# Failure Landscape Notebook (B-v2-step2-2)

목적: **Stage-structured failure를 회복하기 위한 Diff-Formatter 실험 관찰**
> 아래 구조를 통해 git apply 가능한 unified diff로 정규화(normalize)하는 시도

- single sLM
- 1차: Generator
- 2차: Formatter (동일 모델 2-call)

In [1]:
import pandas as pd
import numpy as np
import re
from pathlib import Path

# ---- load ----
# 이미 results_csv 변수가 있으면 그걸 쓰고, 없으면 latest를 찾음
def find_latest_results_csv(runs_dir: Path) -> Path:
    cands = sorted(runs_dir.glob('*/results.csv'), key=lambda p: p.stat().st_mtime, reverse=True)
    if not cands:
        raise FileNotFoundError(f'No results.csv found under: {runs_dir}')
    return cands[0]

RUNS_DIR = Path('..').resolve() / "runs"
try:
    results_csv
except NameError:
    results_csv = find_latest_results_csv(RUNS_DIR)

df = pd.read_csv(results_csv)
print("loaded:", results_csv)
print("rows:", len(df), "cols:", len(df.columns))

loaded: /home/dibaeck/workspace/project_IR_sLM_MAS/runs/exp1_init_qwen2p5_baseline_20260213_060256/results.csv
rows: 200 cols: 23


In [2]:
# ---- safe normalize ----
for c in ["format_used","format_ok","format_reason","signature","error_type"]:
    if c not in df.columns:
        df[c] = np.nan

def to_bool_series(s):
    if s.dtype == bool:
        return s.fillna(False)
    return s.astype(str).str.strip().str.lower().isin(["1","true","t","yes","y"])

df["format_used"] = to_bool_series(df["format_used"].fillna(False))
df["format_ok"] = to_bool_series(df["format_ok"].fillna(False))

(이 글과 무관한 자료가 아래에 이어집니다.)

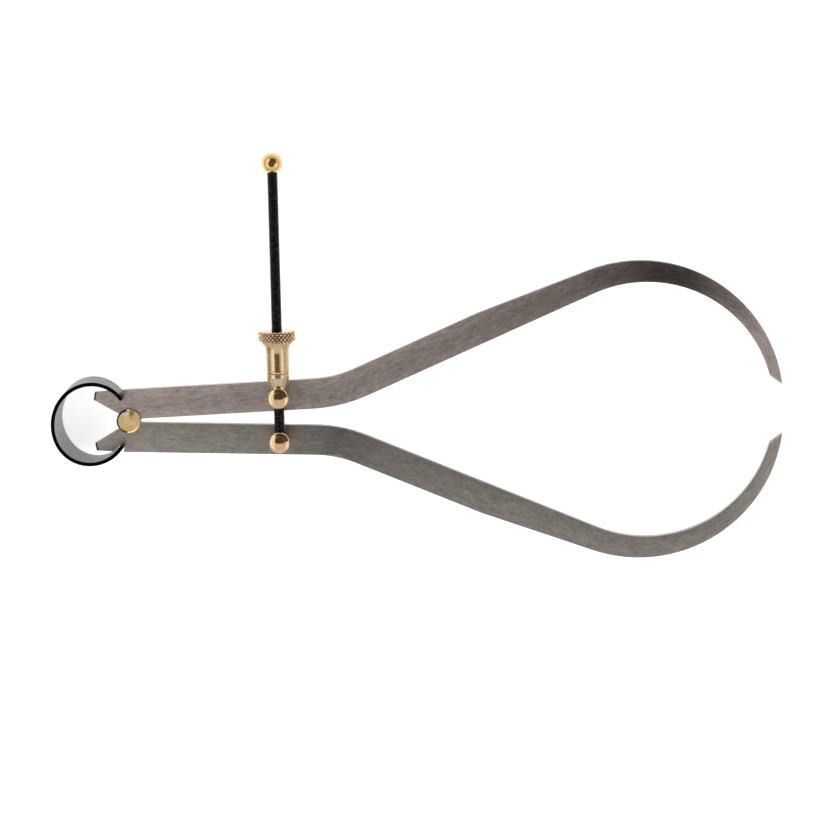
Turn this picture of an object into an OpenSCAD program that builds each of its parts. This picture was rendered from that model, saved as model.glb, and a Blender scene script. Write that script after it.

df["format_reason"] = df["format_reason"].fillna("").astype(str)
df["signature"] = df["signature"].fillna("").astype(str)
df["error_type"] = df["error_type"].fillna("").astype(str)


In [3]:
# ---- metrics ----
total = len(df)
fmt_used = int(df["format_used"].sum())
fmt_used_ratio = fmt_used / total if total else 0.0

fmt_ok = int((df["format_used"] & df["format_ok"]).sum())
fmt_ok_ratio = fmt_ok / fmt_used if fmt_used else 0.0

summary = pd.Series({
    "total_rows": total,
    "formatter_used_count": fmt_used,
    "formatter_used_ratio": round(fmt_used_ratio, 4),
    "formatter_success_count": fmt_ok,
    "formatter_success_rate_given_used": round(fmt_ok_ratio, 4),
})
display(summary)

total_rows                           200.00
formatter_used_count                   4.00
formatter_used_ratio                   0.02
formatter_success_count                3.00
formatter_success_rate_given_used      0.75
dtype: float64

In [4]:
# ---- formatter 전 reason top-k ----
# formatter가 호출된 row에서 format_reason이 "전 invalid reason" 역할
pre_reason = (
    df.loc[df["format_used"], "format_reason"]
      .replace("", "UNKNOWN_PRE_REASON")
)
print("\n[Top-K] Pre (trigger) invalid reasons (format_reason) among formatter_used:")
display(pre_reason.value_counts().head(10))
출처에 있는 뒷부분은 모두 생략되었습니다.